[START OF DATA SECTION]

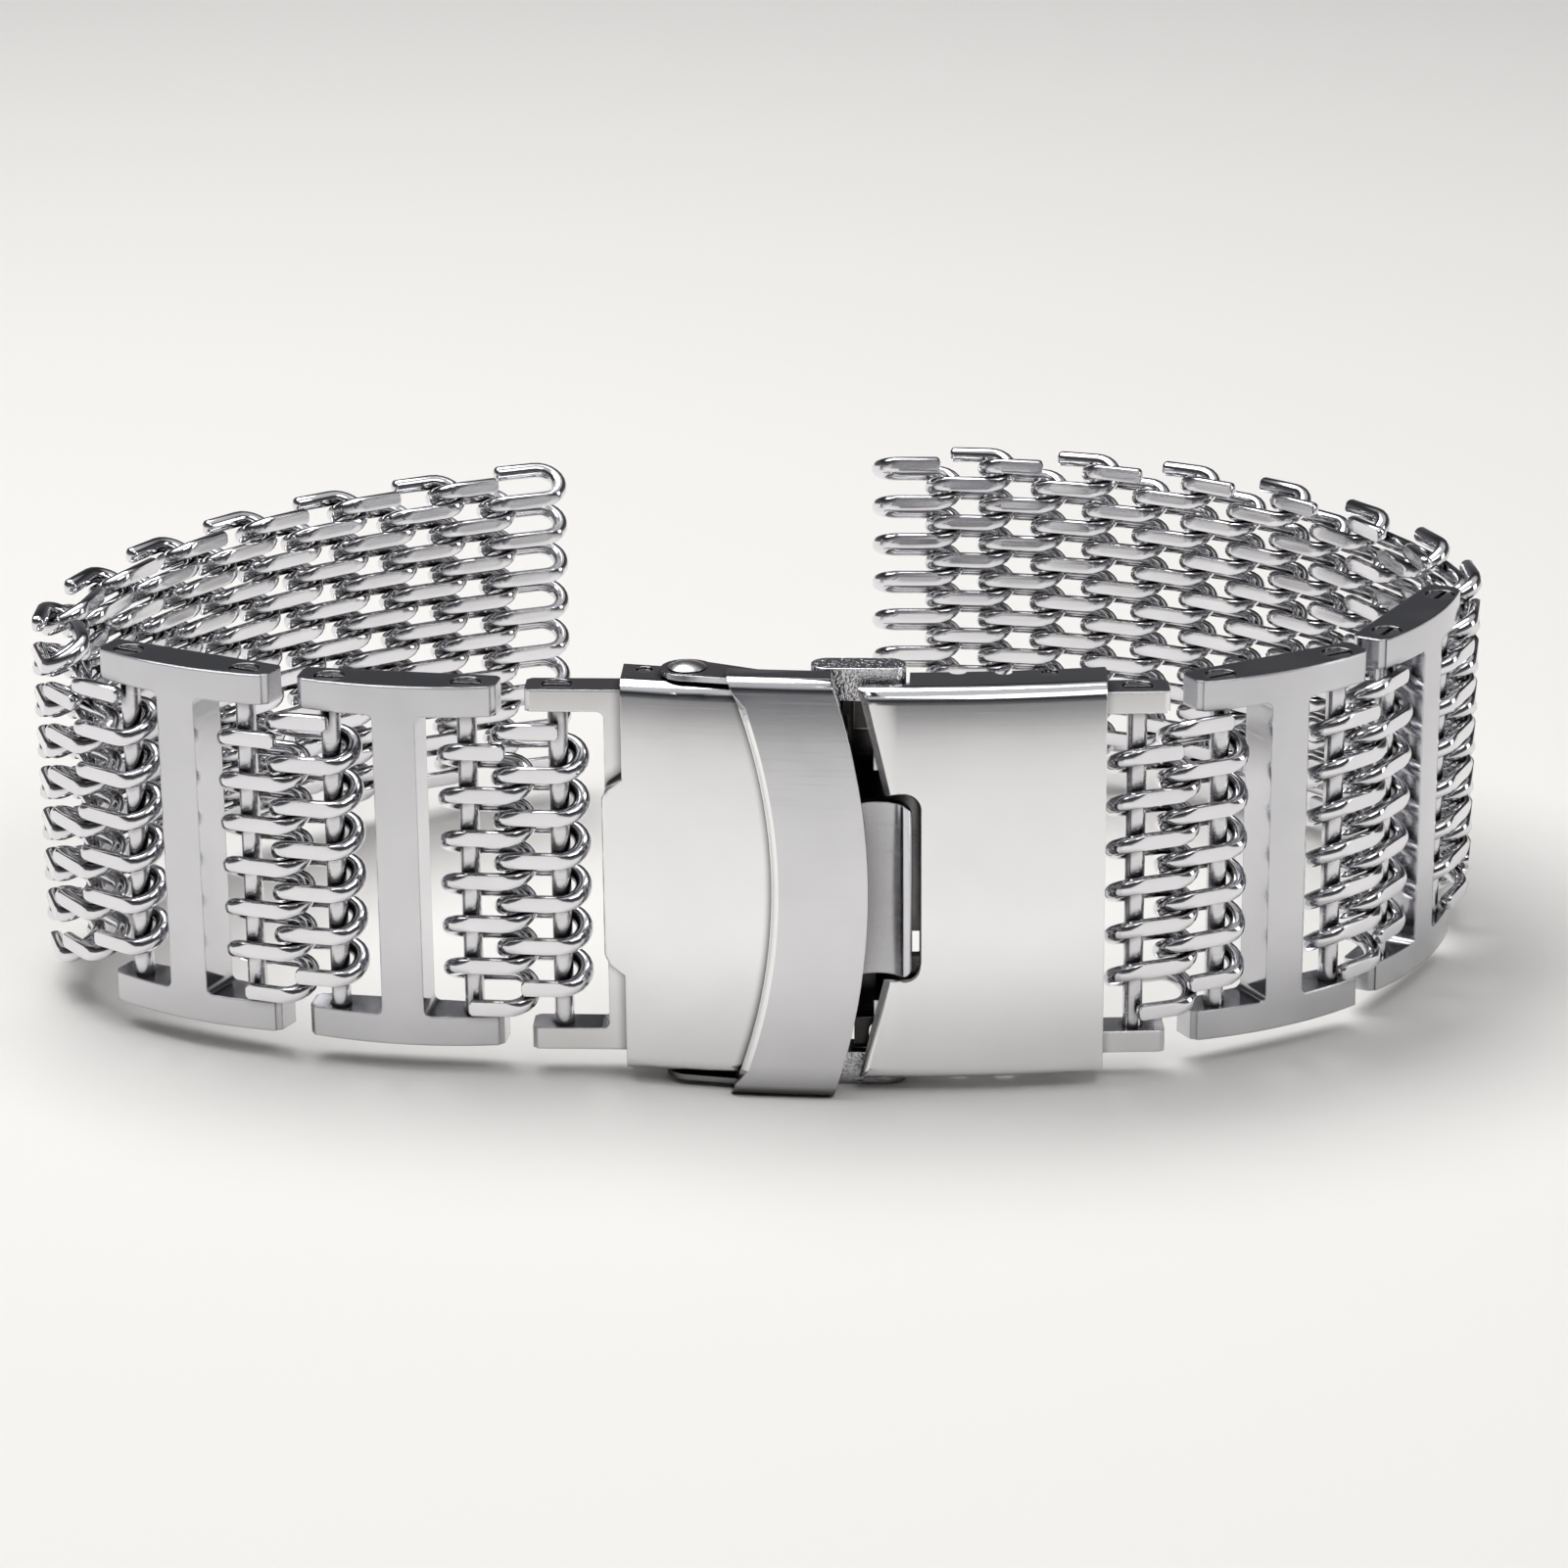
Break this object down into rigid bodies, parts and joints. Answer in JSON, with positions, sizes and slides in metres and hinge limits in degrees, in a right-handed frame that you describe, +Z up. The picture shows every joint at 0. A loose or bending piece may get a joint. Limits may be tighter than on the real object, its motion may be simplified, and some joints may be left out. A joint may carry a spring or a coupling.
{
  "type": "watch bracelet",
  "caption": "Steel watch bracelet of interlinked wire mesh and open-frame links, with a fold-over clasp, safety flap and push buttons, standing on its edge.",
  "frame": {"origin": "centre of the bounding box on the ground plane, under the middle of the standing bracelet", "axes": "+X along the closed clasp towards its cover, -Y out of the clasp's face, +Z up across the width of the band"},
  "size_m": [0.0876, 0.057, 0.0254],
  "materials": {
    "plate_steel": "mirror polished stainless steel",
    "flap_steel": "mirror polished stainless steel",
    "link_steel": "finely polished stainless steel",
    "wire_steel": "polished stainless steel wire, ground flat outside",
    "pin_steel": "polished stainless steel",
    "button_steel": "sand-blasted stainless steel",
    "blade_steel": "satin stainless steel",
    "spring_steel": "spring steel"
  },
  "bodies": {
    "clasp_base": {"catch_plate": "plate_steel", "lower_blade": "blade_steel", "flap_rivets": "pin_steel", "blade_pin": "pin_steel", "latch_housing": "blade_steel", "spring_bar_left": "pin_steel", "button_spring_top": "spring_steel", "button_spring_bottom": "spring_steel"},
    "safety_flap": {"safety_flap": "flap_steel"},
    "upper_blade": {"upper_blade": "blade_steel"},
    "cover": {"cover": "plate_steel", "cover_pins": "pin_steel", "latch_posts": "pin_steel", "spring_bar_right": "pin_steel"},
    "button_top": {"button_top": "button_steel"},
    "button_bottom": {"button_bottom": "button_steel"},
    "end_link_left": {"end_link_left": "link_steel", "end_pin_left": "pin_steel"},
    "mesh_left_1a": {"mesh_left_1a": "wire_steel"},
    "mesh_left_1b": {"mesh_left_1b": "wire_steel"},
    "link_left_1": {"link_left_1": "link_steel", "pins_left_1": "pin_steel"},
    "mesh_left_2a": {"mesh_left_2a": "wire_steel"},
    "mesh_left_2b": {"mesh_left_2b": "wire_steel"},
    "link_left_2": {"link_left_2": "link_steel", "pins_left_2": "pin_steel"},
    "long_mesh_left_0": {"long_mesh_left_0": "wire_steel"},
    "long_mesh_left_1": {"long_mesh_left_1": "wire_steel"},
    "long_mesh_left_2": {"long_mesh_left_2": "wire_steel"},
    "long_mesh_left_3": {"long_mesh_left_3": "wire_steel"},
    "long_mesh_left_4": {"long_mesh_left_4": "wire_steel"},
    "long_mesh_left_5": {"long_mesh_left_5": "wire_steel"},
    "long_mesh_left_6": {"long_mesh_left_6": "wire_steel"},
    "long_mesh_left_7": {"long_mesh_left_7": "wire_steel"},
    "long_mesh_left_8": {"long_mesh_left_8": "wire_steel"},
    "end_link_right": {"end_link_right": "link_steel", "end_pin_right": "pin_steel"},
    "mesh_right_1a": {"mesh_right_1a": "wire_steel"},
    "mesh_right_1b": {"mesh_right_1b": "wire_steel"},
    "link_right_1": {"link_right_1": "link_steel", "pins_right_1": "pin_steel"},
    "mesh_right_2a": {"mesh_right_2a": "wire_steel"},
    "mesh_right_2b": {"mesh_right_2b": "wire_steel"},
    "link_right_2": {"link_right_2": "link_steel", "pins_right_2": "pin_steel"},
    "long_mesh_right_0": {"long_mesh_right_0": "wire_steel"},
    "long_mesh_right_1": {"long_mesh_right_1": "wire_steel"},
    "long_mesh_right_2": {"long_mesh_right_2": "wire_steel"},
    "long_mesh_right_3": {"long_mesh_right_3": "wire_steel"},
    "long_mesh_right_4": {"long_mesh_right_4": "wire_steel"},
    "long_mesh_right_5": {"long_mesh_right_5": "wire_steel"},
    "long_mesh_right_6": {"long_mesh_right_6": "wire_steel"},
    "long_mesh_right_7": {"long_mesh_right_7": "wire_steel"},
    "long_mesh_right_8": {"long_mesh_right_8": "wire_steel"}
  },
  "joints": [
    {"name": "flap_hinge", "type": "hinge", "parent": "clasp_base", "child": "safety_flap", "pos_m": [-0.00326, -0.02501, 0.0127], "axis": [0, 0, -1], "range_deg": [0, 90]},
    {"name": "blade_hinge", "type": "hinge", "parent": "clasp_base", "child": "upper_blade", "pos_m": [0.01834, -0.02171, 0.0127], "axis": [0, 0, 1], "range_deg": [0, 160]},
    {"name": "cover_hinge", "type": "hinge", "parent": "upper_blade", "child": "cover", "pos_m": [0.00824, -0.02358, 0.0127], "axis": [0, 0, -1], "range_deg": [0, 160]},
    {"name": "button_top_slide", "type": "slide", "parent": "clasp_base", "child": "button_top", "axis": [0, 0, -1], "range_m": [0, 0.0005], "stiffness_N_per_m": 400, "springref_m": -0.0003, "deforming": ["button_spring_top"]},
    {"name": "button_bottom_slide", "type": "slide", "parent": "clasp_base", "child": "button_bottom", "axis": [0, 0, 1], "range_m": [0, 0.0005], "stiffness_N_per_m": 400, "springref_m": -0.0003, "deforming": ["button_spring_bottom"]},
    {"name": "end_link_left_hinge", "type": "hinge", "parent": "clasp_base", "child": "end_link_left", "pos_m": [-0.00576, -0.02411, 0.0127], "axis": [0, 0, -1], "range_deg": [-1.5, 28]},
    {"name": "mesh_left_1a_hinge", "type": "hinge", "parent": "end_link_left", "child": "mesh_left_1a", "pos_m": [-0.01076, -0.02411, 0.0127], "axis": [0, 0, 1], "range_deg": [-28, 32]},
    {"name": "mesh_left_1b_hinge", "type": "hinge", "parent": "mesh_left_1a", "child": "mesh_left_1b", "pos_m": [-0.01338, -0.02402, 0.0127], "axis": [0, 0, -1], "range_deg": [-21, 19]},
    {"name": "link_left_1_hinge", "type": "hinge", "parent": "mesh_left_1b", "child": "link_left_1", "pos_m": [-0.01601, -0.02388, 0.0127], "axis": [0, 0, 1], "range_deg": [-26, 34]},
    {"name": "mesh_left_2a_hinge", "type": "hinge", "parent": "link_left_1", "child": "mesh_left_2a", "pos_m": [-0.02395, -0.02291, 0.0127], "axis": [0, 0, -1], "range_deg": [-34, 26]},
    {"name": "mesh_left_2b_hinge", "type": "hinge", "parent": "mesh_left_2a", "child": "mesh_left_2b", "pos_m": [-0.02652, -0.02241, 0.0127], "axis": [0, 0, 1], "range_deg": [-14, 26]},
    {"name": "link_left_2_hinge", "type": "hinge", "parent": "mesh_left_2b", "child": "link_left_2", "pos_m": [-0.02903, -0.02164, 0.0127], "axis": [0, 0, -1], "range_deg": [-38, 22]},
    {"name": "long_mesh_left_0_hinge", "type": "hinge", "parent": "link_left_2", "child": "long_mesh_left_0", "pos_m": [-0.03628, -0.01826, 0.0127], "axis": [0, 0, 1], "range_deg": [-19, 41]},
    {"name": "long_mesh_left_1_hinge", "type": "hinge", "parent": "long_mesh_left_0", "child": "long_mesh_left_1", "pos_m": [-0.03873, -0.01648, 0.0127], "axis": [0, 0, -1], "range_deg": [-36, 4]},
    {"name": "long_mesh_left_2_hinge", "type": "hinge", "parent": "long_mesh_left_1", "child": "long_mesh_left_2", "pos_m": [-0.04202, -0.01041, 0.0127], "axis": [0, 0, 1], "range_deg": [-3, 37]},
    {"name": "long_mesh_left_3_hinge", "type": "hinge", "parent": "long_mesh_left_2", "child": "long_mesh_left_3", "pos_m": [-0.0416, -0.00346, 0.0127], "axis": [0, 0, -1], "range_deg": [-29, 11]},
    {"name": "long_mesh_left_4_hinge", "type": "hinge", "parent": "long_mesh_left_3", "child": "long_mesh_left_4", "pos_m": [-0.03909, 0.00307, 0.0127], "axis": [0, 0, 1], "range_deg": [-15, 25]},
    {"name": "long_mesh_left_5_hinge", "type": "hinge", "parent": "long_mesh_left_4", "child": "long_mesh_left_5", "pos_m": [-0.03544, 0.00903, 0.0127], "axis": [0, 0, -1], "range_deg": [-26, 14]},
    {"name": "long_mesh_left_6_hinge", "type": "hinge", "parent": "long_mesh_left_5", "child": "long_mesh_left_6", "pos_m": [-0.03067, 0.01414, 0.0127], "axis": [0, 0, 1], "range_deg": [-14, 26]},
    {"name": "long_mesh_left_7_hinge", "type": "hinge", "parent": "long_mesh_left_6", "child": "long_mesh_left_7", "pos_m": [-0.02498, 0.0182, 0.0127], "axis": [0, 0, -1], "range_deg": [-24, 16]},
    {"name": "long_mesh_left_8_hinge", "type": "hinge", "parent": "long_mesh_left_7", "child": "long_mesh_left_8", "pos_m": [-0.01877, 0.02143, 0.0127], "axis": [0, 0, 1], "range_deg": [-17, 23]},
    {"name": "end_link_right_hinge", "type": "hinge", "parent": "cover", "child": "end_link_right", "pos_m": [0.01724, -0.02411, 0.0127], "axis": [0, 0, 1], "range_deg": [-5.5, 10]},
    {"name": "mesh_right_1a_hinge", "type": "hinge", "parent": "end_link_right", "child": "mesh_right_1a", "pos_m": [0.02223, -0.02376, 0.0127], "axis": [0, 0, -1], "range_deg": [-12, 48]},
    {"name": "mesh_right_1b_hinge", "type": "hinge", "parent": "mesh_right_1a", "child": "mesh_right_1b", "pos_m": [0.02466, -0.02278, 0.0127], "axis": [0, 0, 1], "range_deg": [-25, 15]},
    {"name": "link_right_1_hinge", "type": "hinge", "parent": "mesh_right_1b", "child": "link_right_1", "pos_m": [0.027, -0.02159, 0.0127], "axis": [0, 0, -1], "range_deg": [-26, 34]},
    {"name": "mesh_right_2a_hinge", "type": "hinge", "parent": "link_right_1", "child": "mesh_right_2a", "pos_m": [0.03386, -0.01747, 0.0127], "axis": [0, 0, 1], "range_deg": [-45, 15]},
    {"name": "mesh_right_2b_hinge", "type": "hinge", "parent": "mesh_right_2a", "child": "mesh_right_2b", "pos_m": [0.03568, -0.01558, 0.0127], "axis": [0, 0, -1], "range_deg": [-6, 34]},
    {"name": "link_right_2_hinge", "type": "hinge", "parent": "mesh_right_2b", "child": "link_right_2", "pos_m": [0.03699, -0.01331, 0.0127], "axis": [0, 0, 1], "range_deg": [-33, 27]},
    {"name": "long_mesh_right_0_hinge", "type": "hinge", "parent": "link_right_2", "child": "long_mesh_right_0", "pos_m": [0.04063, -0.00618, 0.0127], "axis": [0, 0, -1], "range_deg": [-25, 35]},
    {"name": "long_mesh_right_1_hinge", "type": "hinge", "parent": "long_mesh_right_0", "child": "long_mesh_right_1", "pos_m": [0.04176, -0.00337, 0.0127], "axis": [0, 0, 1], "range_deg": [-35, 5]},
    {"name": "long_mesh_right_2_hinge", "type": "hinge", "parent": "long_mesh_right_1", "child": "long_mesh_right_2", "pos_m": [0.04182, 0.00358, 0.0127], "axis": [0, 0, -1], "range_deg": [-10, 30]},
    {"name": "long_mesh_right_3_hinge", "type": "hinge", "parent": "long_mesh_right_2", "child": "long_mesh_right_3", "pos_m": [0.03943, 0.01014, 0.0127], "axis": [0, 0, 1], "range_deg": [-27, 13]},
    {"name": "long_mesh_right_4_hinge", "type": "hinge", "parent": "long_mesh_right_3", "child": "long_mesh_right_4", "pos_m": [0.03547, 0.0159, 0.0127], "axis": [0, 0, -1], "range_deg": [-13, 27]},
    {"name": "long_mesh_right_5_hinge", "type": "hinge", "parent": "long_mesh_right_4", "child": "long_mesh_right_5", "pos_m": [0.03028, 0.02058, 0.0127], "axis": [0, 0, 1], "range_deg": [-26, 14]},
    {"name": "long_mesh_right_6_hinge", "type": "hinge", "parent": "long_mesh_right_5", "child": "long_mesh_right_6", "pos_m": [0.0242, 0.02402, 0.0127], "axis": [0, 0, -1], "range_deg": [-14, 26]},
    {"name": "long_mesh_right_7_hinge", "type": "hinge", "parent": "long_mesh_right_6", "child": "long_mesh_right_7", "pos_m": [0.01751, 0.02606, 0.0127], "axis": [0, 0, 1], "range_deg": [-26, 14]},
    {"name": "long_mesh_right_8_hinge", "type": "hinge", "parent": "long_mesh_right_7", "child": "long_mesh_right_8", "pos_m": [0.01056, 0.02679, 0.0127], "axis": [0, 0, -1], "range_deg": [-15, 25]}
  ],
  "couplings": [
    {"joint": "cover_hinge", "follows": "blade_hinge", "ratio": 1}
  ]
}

[END OF DATA SECTION]

REQUEST: List every line above that contains the word "with".

EXERCISE SOLUTION:
Break this object down into rigid bodies, parts and joints. Answer in JSON, with positions, sizes and slides in metres and hinge limits in degrees, in a right-handed frame that you describe, +Z up. The picture shows every joint at 0. A loose or bending piece may get a joint. Limits may be tighter than on the real object, its motion may be simplified, and some joints may be left out. A joint may carry a spring or a coupling.
  "caption": "Steel watch bracelet of interlinked wire mesh and open-frame links, with a fold-over clasp, safety flap and push buttons, standing on its edge.",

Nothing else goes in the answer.